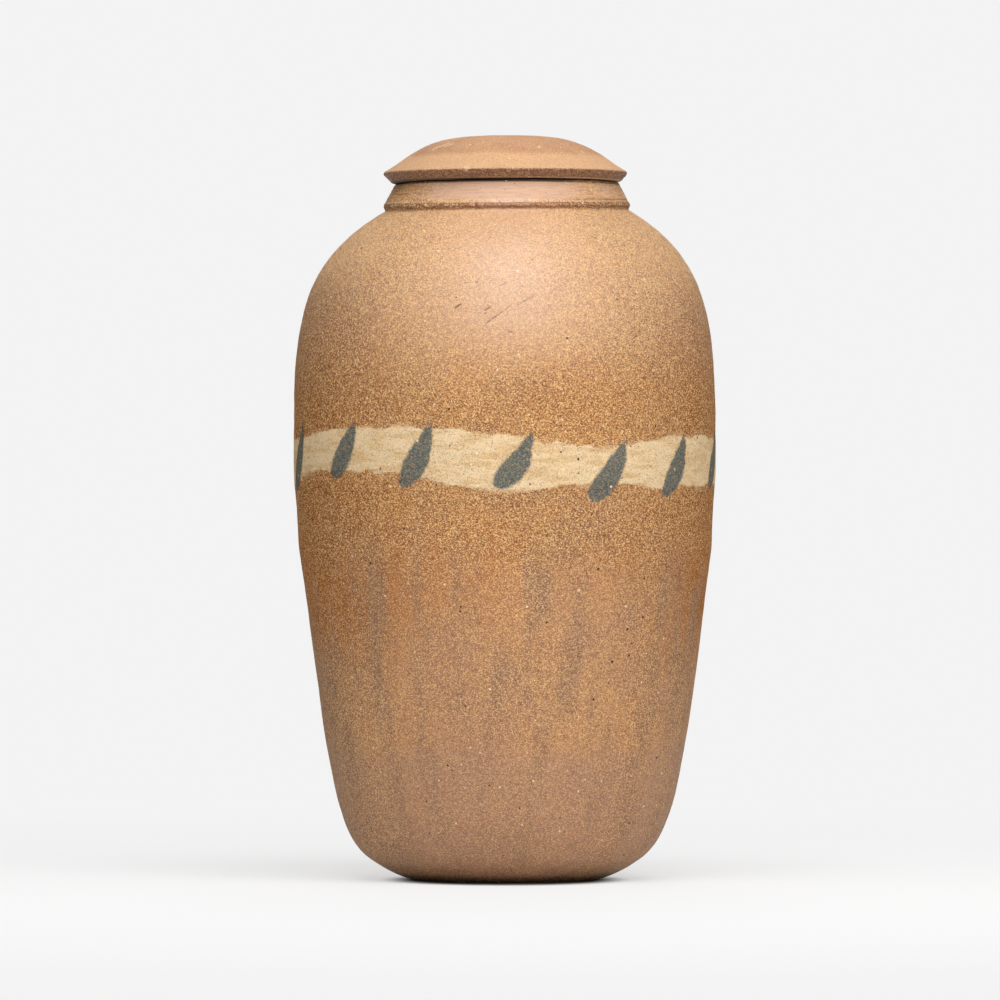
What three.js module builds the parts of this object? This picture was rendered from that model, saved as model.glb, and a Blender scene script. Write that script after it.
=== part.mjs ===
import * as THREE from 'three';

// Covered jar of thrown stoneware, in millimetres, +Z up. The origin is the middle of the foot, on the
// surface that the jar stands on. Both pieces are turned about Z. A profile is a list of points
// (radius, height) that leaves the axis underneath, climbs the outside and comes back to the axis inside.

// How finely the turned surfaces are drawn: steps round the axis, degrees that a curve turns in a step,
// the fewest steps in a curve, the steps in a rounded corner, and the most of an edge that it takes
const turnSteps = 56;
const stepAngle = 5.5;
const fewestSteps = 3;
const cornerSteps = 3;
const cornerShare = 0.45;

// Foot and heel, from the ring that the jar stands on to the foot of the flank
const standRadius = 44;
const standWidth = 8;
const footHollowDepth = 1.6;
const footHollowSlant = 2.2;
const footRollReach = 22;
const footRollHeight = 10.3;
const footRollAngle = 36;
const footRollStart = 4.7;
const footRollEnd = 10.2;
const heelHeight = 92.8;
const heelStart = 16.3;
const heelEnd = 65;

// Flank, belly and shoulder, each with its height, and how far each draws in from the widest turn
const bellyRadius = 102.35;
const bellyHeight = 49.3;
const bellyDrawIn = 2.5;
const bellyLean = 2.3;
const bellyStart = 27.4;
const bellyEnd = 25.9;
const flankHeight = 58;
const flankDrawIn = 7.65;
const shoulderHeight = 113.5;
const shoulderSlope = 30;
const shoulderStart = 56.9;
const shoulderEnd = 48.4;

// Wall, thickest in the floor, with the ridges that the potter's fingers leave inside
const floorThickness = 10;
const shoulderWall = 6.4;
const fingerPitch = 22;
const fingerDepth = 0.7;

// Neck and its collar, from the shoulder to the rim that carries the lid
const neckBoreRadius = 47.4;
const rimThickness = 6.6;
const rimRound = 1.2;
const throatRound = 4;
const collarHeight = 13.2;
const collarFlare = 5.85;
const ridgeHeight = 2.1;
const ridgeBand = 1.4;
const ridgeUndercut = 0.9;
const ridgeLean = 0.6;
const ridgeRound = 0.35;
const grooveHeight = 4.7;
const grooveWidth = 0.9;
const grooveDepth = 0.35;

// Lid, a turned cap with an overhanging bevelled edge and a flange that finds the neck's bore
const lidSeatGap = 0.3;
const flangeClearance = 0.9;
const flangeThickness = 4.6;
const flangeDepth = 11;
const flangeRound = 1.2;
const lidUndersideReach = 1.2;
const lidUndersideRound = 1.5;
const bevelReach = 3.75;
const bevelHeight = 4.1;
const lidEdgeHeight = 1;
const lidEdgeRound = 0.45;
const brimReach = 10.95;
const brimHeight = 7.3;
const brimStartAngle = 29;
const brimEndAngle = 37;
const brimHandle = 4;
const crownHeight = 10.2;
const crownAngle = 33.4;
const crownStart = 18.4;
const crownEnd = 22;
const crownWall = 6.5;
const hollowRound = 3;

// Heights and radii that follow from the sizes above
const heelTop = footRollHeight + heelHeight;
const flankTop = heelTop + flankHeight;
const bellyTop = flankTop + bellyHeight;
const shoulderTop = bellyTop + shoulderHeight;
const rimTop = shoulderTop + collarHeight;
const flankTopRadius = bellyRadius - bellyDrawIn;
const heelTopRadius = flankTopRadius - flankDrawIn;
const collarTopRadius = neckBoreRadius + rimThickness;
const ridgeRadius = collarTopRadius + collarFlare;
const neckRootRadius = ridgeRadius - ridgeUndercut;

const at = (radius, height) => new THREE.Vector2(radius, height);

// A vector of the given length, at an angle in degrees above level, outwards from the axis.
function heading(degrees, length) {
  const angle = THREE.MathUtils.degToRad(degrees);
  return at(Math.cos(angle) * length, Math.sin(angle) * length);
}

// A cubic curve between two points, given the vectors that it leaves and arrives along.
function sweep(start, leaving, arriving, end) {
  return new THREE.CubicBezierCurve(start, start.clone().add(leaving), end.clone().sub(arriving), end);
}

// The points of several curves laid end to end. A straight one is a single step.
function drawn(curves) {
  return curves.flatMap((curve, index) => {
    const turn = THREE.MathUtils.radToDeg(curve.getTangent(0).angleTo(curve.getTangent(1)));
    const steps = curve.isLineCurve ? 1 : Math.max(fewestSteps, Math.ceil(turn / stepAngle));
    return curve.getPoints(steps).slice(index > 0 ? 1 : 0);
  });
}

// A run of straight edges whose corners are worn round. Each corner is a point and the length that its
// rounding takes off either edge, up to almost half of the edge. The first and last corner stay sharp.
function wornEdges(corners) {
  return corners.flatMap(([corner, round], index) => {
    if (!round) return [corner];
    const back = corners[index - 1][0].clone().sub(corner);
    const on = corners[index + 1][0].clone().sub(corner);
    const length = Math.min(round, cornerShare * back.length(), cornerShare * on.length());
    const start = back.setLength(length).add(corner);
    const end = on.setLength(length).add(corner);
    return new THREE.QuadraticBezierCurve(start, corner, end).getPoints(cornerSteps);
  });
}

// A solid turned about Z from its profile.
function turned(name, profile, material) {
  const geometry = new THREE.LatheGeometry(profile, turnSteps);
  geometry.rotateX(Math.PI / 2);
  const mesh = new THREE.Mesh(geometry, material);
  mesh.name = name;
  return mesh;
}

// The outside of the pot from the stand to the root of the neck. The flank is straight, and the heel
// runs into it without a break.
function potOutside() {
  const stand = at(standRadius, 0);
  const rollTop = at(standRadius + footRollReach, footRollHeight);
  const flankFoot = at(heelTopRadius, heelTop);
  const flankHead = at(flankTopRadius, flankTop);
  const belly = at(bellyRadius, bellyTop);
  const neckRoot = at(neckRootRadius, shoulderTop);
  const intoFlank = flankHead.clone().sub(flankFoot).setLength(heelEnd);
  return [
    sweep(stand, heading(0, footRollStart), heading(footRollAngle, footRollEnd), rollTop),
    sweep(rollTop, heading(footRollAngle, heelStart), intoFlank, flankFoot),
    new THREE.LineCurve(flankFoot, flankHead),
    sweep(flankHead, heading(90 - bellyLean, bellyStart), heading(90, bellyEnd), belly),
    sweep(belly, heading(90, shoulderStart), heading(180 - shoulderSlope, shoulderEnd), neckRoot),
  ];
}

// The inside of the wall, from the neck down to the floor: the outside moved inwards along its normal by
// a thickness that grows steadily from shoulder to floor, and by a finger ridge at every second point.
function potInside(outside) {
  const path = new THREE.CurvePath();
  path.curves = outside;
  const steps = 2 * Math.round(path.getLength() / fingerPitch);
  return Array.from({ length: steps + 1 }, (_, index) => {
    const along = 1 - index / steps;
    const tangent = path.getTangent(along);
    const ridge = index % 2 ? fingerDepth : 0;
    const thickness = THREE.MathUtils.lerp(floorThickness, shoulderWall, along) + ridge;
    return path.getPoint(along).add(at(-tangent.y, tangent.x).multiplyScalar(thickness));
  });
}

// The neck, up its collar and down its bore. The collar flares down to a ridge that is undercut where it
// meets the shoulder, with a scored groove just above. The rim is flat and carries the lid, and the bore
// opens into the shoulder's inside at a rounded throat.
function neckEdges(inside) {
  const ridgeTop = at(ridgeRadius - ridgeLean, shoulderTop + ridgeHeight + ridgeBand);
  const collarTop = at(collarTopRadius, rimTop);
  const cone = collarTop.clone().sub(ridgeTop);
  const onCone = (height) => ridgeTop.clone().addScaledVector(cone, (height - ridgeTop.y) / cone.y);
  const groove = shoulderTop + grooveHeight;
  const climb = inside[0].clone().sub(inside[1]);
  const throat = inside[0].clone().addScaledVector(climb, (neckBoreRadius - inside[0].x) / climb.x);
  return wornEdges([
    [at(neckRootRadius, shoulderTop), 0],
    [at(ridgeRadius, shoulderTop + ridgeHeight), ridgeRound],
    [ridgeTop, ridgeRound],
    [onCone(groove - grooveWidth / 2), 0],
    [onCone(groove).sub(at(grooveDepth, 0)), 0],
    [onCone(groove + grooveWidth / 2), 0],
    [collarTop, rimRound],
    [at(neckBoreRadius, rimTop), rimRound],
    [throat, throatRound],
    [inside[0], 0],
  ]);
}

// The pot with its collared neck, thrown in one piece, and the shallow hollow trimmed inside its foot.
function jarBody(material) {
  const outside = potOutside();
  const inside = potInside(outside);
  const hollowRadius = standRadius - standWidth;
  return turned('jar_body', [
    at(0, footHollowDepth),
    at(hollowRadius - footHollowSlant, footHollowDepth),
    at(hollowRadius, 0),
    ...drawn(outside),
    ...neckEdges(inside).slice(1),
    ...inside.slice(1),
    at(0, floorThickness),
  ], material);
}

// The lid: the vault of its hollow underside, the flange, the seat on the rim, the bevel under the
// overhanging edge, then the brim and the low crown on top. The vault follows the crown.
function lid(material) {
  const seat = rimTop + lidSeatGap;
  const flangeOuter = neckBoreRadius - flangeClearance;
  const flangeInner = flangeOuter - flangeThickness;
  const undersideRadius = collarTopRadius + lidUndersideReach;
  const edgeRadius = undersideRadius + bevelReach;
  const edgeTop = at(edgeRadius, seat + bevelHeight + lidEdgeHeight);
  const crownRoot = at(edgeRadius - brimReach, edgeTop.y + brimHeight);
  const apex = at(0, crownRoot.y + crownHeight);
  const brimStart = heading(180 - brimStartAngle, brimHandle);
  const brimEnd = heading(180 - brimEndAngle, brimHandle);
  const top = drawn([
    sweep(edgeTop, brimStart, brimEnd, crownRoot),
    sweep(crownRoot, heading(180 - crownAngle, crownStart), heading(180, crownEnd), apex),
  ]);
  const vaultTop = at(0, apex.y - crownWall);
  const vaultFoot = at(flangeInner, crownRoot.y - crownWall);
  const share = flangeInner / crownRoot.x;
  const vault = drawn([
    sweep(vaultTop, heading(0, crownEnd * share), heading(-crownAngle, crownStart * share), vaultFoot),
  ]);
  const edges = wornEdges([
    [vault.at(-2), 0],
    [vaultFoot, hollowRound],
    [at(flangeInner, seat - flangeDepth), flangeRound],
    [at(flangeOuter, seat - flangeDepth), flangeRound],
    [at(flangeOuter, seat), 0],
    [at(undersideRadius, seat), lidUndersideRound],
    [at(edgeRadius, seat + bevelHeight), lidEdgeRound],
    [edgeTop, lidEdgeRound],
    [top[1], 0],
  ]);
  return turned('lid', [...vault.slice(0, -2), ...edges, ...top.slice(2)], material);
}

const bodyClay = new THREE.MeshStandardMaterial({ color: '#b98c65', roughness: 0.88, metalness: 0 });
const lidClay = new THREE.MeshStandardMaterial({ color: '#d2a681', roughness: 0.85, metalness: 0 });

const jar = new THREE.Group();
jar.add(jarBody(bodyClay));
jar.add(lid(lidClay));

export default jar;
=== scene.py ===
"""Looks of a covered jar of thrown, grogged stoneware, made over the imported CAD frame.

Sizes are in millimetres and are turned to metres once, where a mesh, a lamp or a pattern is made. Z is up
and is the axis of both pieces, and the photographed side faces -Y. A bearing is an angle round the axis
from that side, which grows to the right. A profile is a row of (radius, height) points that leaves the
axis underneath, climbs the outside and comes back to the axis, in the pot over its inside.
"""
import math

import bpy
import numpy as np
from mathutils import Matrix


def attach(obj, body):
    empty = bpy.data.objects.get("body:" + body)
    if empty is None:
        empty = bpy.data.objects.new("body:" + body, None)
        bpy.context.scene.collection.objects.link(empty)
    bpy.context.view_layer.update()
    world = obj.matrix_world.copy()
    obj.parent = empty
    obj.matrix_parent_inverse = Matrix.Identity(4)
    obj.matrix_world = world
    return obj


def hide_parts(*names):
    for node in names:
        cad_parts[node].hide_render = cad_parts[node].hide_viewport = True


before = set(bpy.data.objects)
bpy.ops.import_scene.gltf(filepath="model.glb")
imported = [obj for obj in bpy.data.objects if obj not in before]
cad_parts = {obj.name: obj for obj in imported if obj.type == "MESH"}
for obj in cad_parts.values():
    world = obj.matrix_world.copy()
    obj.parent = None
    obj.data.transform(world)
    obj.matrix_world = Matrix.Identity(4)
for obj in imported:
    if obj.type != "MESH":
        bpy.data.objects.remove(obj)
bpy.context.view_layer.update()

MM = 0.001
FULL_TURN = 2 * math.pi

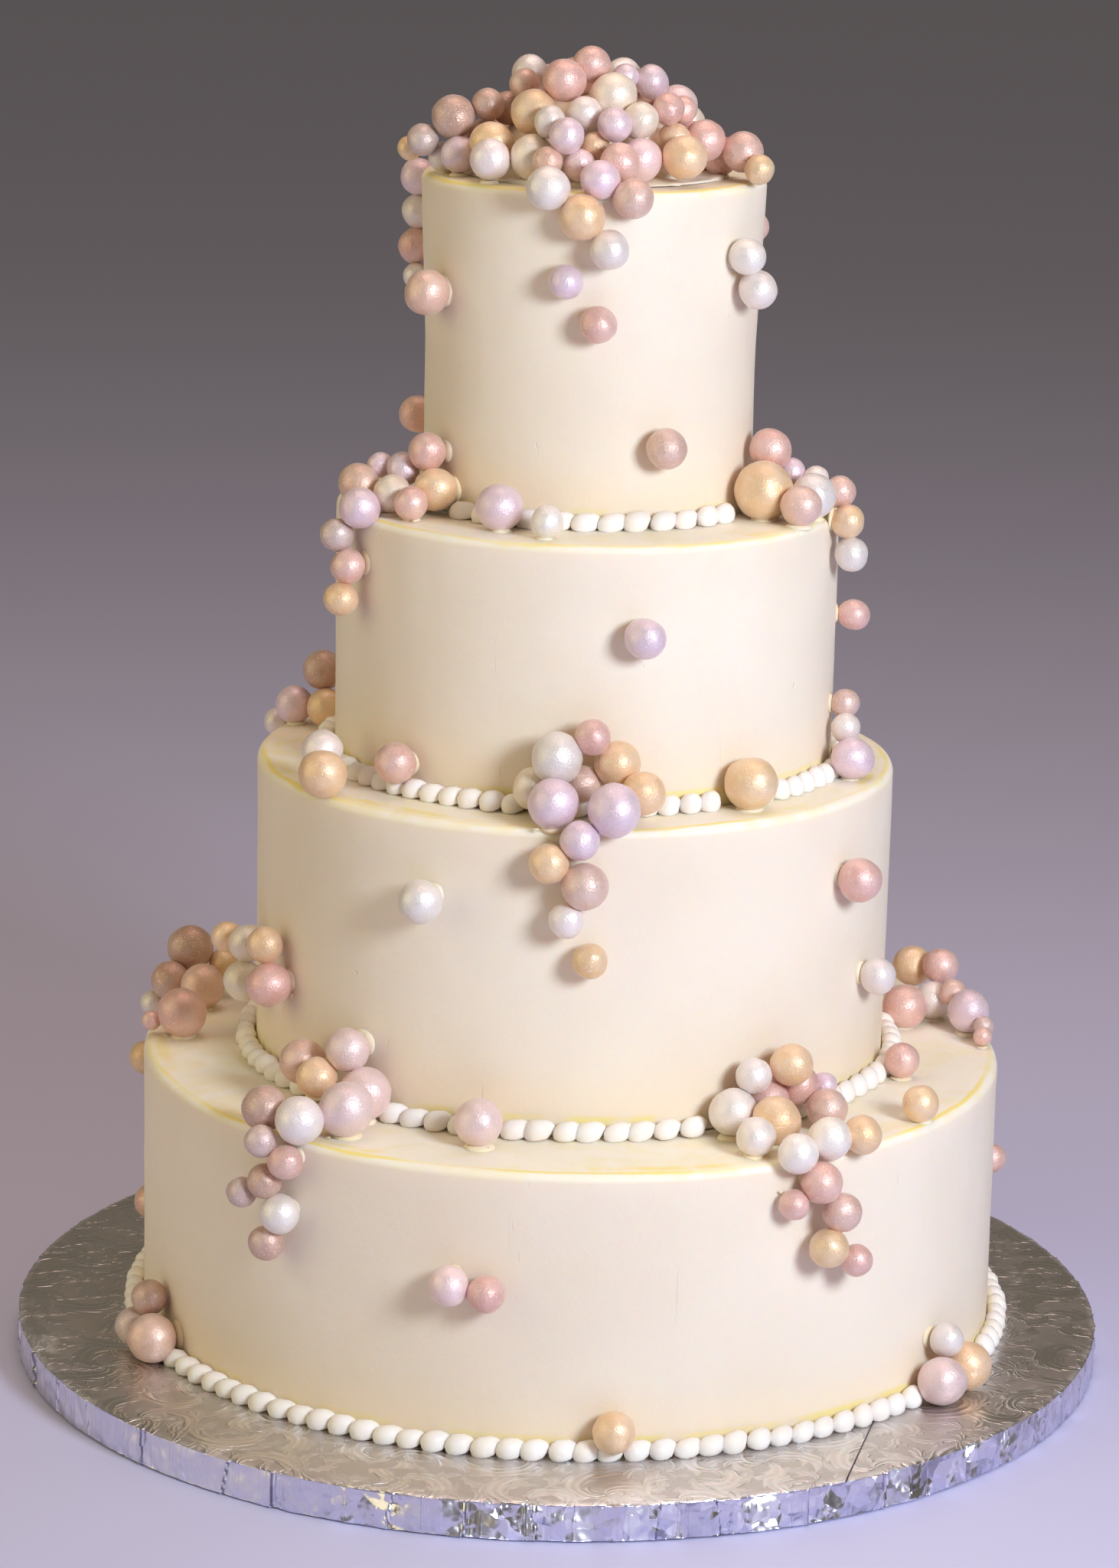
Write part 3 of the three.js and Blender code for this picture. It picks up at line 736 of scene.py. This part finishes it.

***

Instructions for the task:
Return only the stretch of the material above from the line holding "const jar = new THREE.Group();" through the line holding "for node in", copied exactly.

Exercise solution:
const jar = new THREE.Group();
jar.add(jarBody(bodyClay));
jar.add(lid(lidClay));

export default jar;
=== scene.py ===
"""Looks of a covered jar of thrown, grogged stoneware, made over the imported CAD frame.

Sizes are in millimetres and are turned to metres once, where a mesh, a lamp or a pattern is made. Z is up
and is the axis of both pieces, and the photographed side faces -Y. A bearing is an angle round the axis
from that side, which grows to the right. A profile is a row of (radius, height) points that leaves the
axis underneath, climbs the outside and comes back to the axis, in the pot over its inside.
"""
import math

import bpy
import numpy as np
from mathutils import Matrix


def attach(obj, body):
    empty = bpy.data.objects.get("body:" + body)
    if empty is None:
        empty = bpy.data.objects.new("body:" + body, None)
        bpy.context.scene.collection.objects.link(empty)
    bpy.context.view_layer.update()
    world = obj.matrix_world.copy()
    obj.parent = empty
    obj.matrix_parent_inverse = Matrix.Identity(4)
    obj.matrix_world = world
    return obj


def hide_parts(*names):
    for node in names:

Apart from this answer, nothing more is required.